### Given task
Return, exactly as written, every line from the first line of the data below through the line that contains "at the handle.".
+-------+
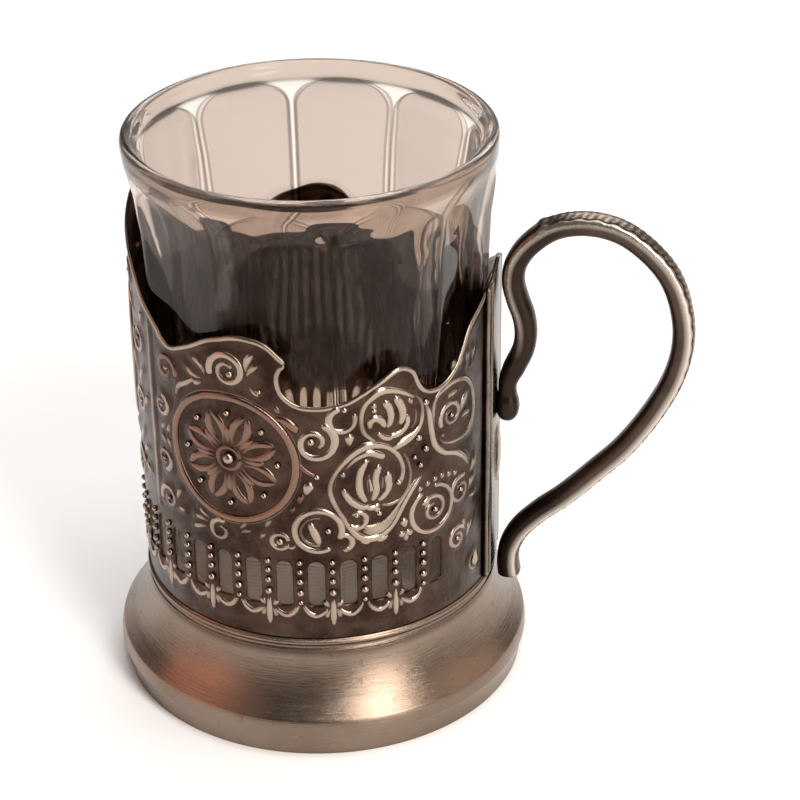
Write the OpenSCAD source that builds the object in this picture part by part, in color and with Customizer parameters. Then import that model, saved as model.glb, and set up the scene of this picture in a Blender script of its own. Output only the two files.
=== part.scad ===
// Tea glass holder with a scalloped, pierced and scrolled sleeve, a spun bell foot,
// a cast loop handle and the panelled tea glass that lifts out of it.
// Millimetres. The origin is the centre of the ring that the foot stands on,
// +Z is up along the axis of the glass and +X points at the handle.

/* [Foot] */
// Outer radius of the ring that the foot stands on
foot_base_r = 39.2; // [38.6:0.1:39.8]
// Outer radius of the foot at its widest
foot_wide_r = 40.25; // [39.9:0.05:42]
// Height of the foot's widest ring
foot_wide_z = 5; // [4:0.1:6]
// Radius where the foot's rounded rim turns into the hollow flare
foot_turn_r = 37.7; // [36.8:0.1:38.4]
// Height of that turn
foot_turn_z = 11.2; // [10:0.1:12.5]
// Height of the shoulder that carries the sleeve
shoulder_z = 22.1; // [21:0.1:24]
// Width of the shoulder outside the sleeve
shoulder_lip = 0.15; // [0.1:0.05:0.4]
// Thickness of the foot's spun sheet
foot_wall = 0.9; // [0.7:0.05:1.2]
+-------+
### Response
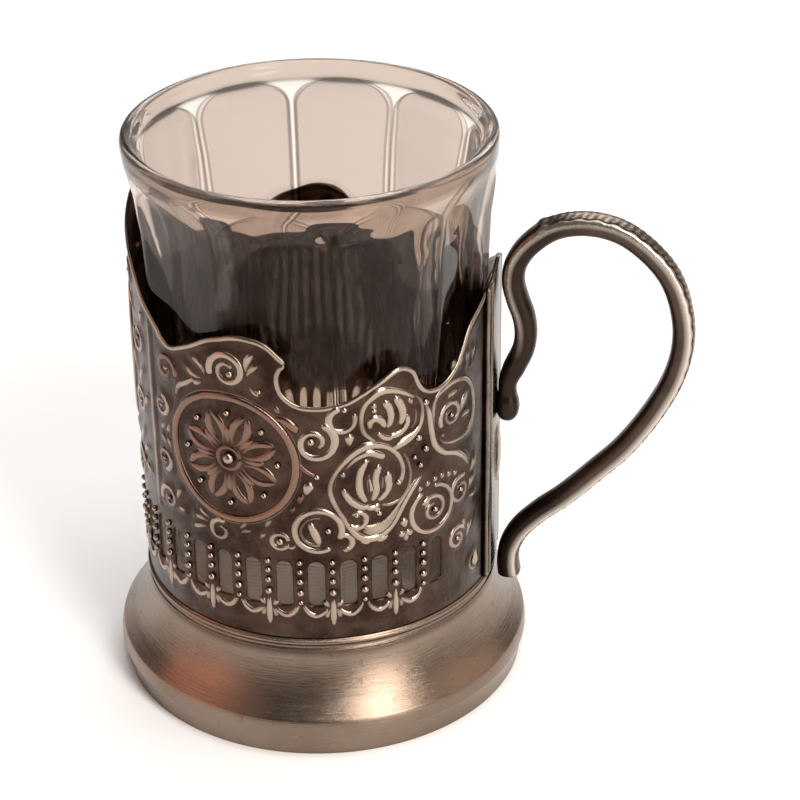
Write the OpenSCAD source that builds the object in this picture part by part, in color and with Customizer parameters. Then import that model, saved as model.glb, and set up the scene of this picture in a Blender script of its own. Output only the two files.
=== part.scad ===
// Tea glass holder with a scalloped, pierced and scrolled sleeve, a spun bell foot,
// a cast loop handle and the panelled tea glass that lifts out of it.
// Millimetres. The origin is the centre of the ring that the foot stands on,
// +Z is up along the axis of the glass and +X points at the handle.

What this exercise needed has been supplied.